Repeat, please, only the lines from the top of the data down to the line with "keel_z edge_x edge_z"; include both of those lines.
◆ ◆ ◆
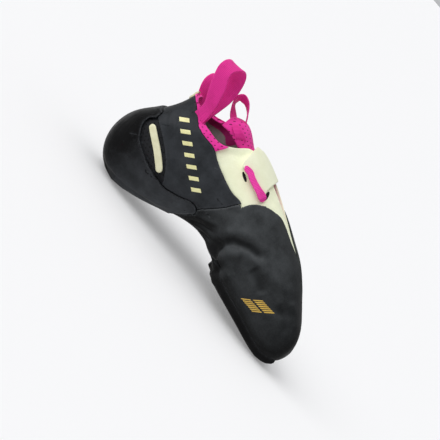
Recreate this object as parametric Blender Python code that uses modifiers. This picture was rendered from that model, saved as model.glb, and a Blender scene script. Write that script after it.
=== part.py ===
# Climbing shoe, left foot, standing empty and unbent on its sole.
# Metres. +X runs to the toe, +Y to the outer (lateral) side, +Z up, the floor is z = 0.
# The origin is the middle of the heel's flat spot.

import math
from collections import namedtuple

import bmesh
import bpy
from mathutils import Vector

# Overall sizes of the last, as the closed skin of the upper
SHOE_LENGTH = 0.230
INSTEP_HEIGHT = 0.110
BALL_WIDTH = 0.083

# Walls and rubber
WALL = 0.0022
INSOLE_THICKNESS = 0.0016
RAND_THICKNESS = 0.0017
BAND_THICKNESS = 0.0013
CUP_THICKNESS = 0.0031
OUTSOLE_THICKNESS = 0.0035
COLLAR_THICKNESS = 0.0016
BAR_THICKNESS = 0.0013
TONGUE_THICKNESS = 0.0028
STRAP_THICKNESS = 0.0022
WEBBING_THICKNESS = 0.0012
CLEARANCE = 0.00032
SEAM_GAP = 0.0004

# Loops
PULL_LOOP_OPENING = 0.020
PULL_LOOP_HEM = .10
TONGUE_LOOP_WIDTH = 0.010

# Where the heel's flat spot lies along the shoe, which is the origin
HEEL_SPOT_SHARE = 0.139

# How the sections are sampled
ROW_STEPS = 2
LOWER_STEPS = 5
UPPER_STEPS = 6
SIDE_SHARE = 0.44
OUTLINE_STEPS = 2
LOWER_SQUARENESS = 0.77
UPPER_SQUARENESS = 0.95

Section = namedtuple(
    "Section", "keel_x keel_z edge_x edge_z half_width edge_half widest middle_y ridge_y hollow")

# Each section lies in a plane through its keel point, its edge point and the Y axis.
# x is a share of SHOE_LENGTH, z of INSTEP_HEIGHT, and every width and y of BALL_WIDTH.
# widest is where the section is widest, as a share of the way from keel to edge.
SECTIONS = (
    Section(.120, .882, .165, .850, .193, .187, .60, .000, .000, .00),
    Section(.106, .740, .204, .805, .241, .225, .55, .000, .000, .00),
    Section(.066, .570, .239, .798, .301, .255, .50, .000, .000, .00),
    Section(.024, .430, .267, .798, .337, .277, .50, .000, .000, .00),
    Section(.017, .245, .289, .802, .349, .285, .50, .000, .000, .00),
    Section(.057, .082, .309, .815, .355, .283, .50, .000, .000, .00),
    Section(.139, .023, .330, .842, .361, .262, .50, .000, .000, .00),
    Section(.235, .066, .357, .880, .361, .215, .50, .012, .000, .00),
    Section(.330, .150, .387, .915, .367, .150, .48, .024, .000, .01),
    Section(.426, .232, .435, .930, .386, .125, .45, .036, -.024, .04),
    Section(.513, .241, .509, .895, .430, .100, .42, .036, -.048, .07),
    Section(.591, .177, .578, .845, .478, .070, .38, .012, -.072, .05),
    Section(.657, .133, .643, .788, .498, .028, .36, .000, -.096, .02),
    Section(.726, .110, .713, .720, .488, .000, .36, -.024, -.120, .00),
    Section(.800, .084, .787, .650, .452, .000, .36, -.060, -.145, .00),
    Section(.870, .059, .857, .540, .392, .000, .36, -.108, -.169, .00),
    Section(.924, .046, .911, .438, .313, .000, .38, -.145, -.193, .00),
    Section(.961, .068, .952, .362, .229, .000, .42, -.169, -.205, .00),
    Section(.983, .114, .978, .280, .133, .000, .48, -.193, -.212, .00),
    Section(.991, .190, .991, .192, .000, .000, .50, -.205, -.205, .00),
)
LAST_SECTION = len(SECTIONS) - 1

Seam = namedtuple("Seam", "x z")

# Seams seen from the side: x is a share of SHOE_LENGTH, z of INSTEP_HEIGHT
BAND_TOP = (
    Seam(.085, .880), Seam(.130, .862), Seam(.174, .810), Seam(.209, .766), Seam(.252, .756),
    Seam(.287, .758), Seam(.309, .745), Seam(.335, .718), Seam(.374, .690), Seam(.435, .658),
    Seam(.478, .637), Seam(.505, .622))
BAND_FRONT = (Seam(.505, .622), Seam(.457, .498), Seam(.430, .420), Seam(.417, .373))
CUP_TOP = (
    Seam(.086, .575), Seam(.074, .548), Seam(.071, .500), Seam(.082, .441), Seam(.107, .382),
    Seam(.146, .336), Seam(.196, .300), Seam(.270, .282), Seam(.313, .305), Seam(.357, .345),
    Seam(.391, .377), Seam(.415, .368), Seam(.421, .332), Seam(.394, .250), Seam(.366, .180))
CUP_BACK_TOP = .628
BAND_REAR = (
    Seam(.261, .322), Seam(.222, .402), Seam(.178, .474), Seam(.135, .536), Seam(.089, .586))
WINDOW_FOOT = 7
CUP_TIP = 11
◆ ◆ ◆
◆ Problem solution ◆
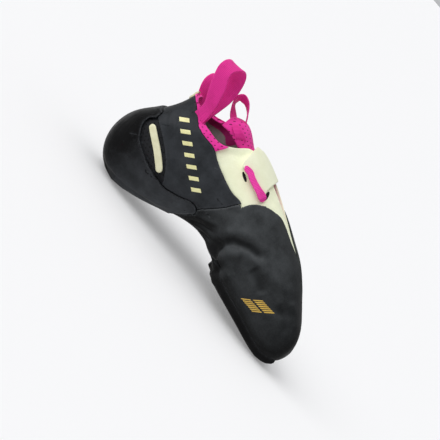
Recreate this object as parametric Blender Python code that uses modifiers. This picture was rendered from that model, saved as model.glb, and a Blender scene script. Write that script after it.
=== part.py ===
# Climbing shoe, left foot, standing empty and unbent on its sole.
# Metres. +X runs to the toe, +Y to the outer (lateral) side, +Z up, the floor is z = 0.
# The origin is the middle of the heel's flat spot.

import math
from collections import namedtuple

import bmesh
import bpy
from mathutils import Vector

# Overall sizes of the last, as the closed skin of the upper
SHOE_LENGTH = 0.230
INSTEP_HEIGHT = 0.110
BALL_WIDTH = 0.083

# Walls and rubber
WALL = 0.0022
INSOLE_THICKNESS = 0.0016
RAND_THICKNESS = 0.0017
BAND_THICKNESS = 0.0013
CUP_THICKNESS = 0.0031
OUTSOLE_THICKNESS = 0.0035
COLLAR_THICKNESS = 0.0016
BAR_THICKNESS = 0.0013
TONGUE_THICKNESS = 0.0028
STRAP_THICKNESS = 0.0022
WEBBING_THICKNESS = 0.0012
CLEARANCE = 0.00032
SEAM_GAP = 0.0004

# Loops
PULL_LOOP_OPENING = 0.020
PULL_LOOP_HEM = .10
TONGUE_LOOP_WIDTH = 0.010

# Where the heel's flat spot lies along the shoe, which is the origin
HEEL_SPOT_SHARE = 0.139

# How the sections are sampled
ROW_STEPS = 2
LOWER_STEPS = 5
UPPER_STEPS = 6
SIDE_SHARE = 0.44
OUTLINE_STEPS = 2
LOWER_SQUARENESS = 0.77
UPPER_SQUARENESS = 0.95

Section = namedtuple(
    "Section", "keel_x keel_z edge_x edge_z half_width edge_half widest middle_y ridge_y hollow")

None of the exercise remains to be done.